Na poniedziałek zaplanowano sesję powiatu opatowskiego, podczas której ma być głosowanie nad odwołaniem Tomasza Stańka oraz całego zarządu tworzonego przez radnych PiS. By do tego doszło potrzeba 11 głosów w 17 osobowej radzie. Za odwołaniem musiałaby jednomyślnie poza siedmioma radnymi z opozycyjnego PSL, zagłosować również czwórka radnych związanych z PiS. Ale to może skutkować utratą przez PiS, władzy w powiecie opatowskim. Tego z kolei nie chcą radni żądający zmiany na stanowisku starosty.
- "Chcielibyśmy, czy i grupa, która wyszła z listy PiS, aby powiat pozostał w rękach rządzącej partii.

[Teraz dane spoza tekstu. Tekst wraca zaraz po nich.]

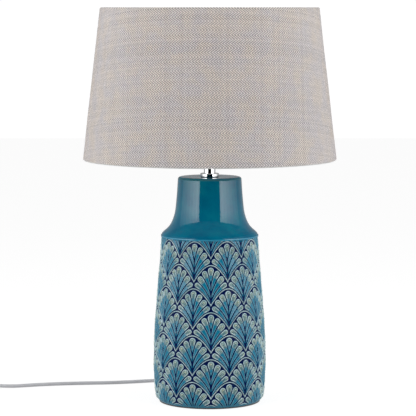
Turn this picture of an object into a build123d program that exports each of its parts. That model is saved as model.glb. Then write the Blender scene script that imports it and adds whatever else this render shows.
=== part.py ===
from build123d import *
import os
from math import cos, hypot, pi, radians, sin, sqrt, tan

os.makedirs("parts", exist_ok=True)

# Table lamp: a moulded ceramic base, a lampholder on a metal tube, and a tapered drum shade.
# Millimetres, +Z up. The origin is on the standing surface, on the axis of the base.
# -Y is the front, and the mains lead leaves at the back.

# ---- Clearances -------------------------------------------------------------------------
touch_gap = 0.05            # between pieces that are assembled face to face
slip_gap = 0.1              # round a thread or a shaft
free_gap = 0.3              # between pieces that move past each other
over_cut = 1.0              # how far a cut runs on past the face that it opens

# ---- Ceramic base -----------------------------------------------------------------------
felt_thickness = 1.5
felt_radius = 70.0
foot_radius = 71.0          # the ring that stands on the felt
base_radius = 76.5          # just above the rounded foot corner
base_corner_height = 12.0
base_corner_bulge = (1.6, 4.2)   # a point of the corner's curve: in from base_radius, and up from the felt
belly_radius = 78.7         # the widest place
belly_height = 54.5
waist_radius = 76.4
waist_height = 117.5
upper_radius = 72.6
upper_height = 165.5
shoulder_radius = 67.7
shoulder_height = 228.0
shoulder_corner = 8.5       # height of the rounded shoulder edge
shoulder_corner_inset = 3.5
shoulder_corner_bulge = 0.7 # how far in the curve has come at half its height
neck_foot_radius = 48.5
neck_foot_height = 261.5
neck_flare = (4.6, 12.7)    # a point of the flare: out from the neck's foot, and down from it
neck_radius = 44.1
ceramic_top = 312.5
neck_edge_round = 3.5
ceramic_wall = 6.5
neck_top_thickness = 7.0
foot_ring_width = 9.0
recess_height = 27.0        # underside of the inner floor
inner_floor = 7.0

# ---- Rod, nut and neck metal ------------------------------------------------------------
rod_radius = 5.0
rod_wall = 1.0
rod_lower_end = 16.0
nut_wall = 2.0              # at the flats
nut_height = 5.0
washer_radius = 13.0
washer_thickness = 1.8
rubber_radius = 14.0
rubber_thickness = 2.0
gasket_radius = 12.0
gasket_thickness = 0.8
collar_radius = 13.0
collar_height = 4.2
collar_edge_round = 1.2
tube_radius = 8.0
tube_wall = 1.2
tube_length = 26.0

# ---- Lampholder, with its skirt threaded for the shade rings ------------------------------
cap_boss_wall = 4.5         # round the rod, deep enough for the grub screw
cap_boss_height = 6.0
cap_flare_height = 10.0
cap_height = 26.0
holder_wall = 2.4
skirt_wall = 3.1            # carries the thread of the shade rings
skirt_length = 38.0
skirt_lip_gap = 1.5         # between the bulb's cap and the opening at the top of the skirt
skirt_lip_height = 3.0
rod_in_cap = 8.0            # how far the rod stands into the cap
grub_radius = 1.5
grub_length = 3.5
insert_rim = 0.6            # how far the insert's foot stands out from its cup
insert_thickness = 8.0
insert_cup_wall = 1.9
screw_shell_gap = 0.5       # depth left for the bulb's thread
screw_shell_wall = 0.5
screw_shell_length = 24.0
terminal_size = 6.0
terminal_spread = 9.5
terminal_screw_radius = 1.5
contact_strip_width = 5.0
contact_strip_reach = 6.0
contact_strip_thickness = 0.6
bulb_tip_rise = 4.5         # bulb's tip above the insert
ring_flange_reach = 8.2     # out from the skirt's thread, as the next three are
ring_collar_reach = 3.7
ring_washer_reach = 5.2
spider_ring_gap = 1.2
ring_flange_thickness = 1.8
ring_height = 5.0
ring_rib_count = 24
ring_rib_radius = 0.9
ring_washer_thickness = 0.6

# ---- Shade ------------------------------------------------------------------------------
shade_above_ceramic = 23.0
shade_height = 210.0
shade_bottom_radius = 175.0
shade_top_radius = 150.5
fabric_thickness = 0.8
liner_thickness = 0.6
wire_radius = 1.2
hem_length = 12.0
spider_ring_width = 9.0
weld_depth = 0.8
spider_ring_thickness = 2.0
spider_above_shade_edge = 46.0
arm_radius = 1.5
arm_count = 3
arm_flat_run = 22.0
arm_end_rise = 8.0
arm_bend_radius = 9.0

# ---- Bulb -------------------------------------------------------------------------------
bulb_cap_radius = 13.1
bulb_cap_height = 19.5
bulb_cap_wall = 0.4
bulb_globe_radius = 30.0
bulb_length = 107.5
bulb_wall = 1.3
bulb_contact_radius = 4.5
bulb_contact_height = 2.5
bulb_contact_chamfer = 1.0
bulb_insulator_height = 4.5
globe_rim_below_centre = 13.0
led_board_radius = 23.0
led_board_thickness = 1.6
led_count = 9
led_circle_radius = 14.0
led_size = 3.0
led_height = 0.8
driver_width = 15.0
driver_thickness = 1.6
driver_part_height = 5.0
driver_parts = [(9.0, 3.4), (18.0, 4.2), (28.0, 3.0)]   # place along the board, and radius
housing_in_cap = 6.0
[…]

Zrobimy wszystko, żeby tak zostało, ale pod warunkiem, że pewne zmiany w powiecie muszą nastąpić a sytuacja w powiecie się zmieni i będzie współpraca i współdecydowanie" - mówi Bożena Kornacka, przewodnicząca samorządu powiatowego w Opatowie, jedna z radnych którzy domagają się odwołania starosty.
Jednak o tym, kto może zastąpić obecnego starostę mówić nie chcą.
- "Jest możliwość, żeby zatrudnić osobę spoza rady. Ale są to przedwczesne wcześniejsze gdybania, najpierw starostę trzeba odwołać, a ten akt jest jeszcze nie dokonany. Gdy do tego dojdzie postaramy się aby był to kandydat z rady i z PiS."
A o dalszych losach opatowskiego starosty i kierowanego przez niego zarządu może zadecydować głos tylko jednego ze zbuntowanych radnych.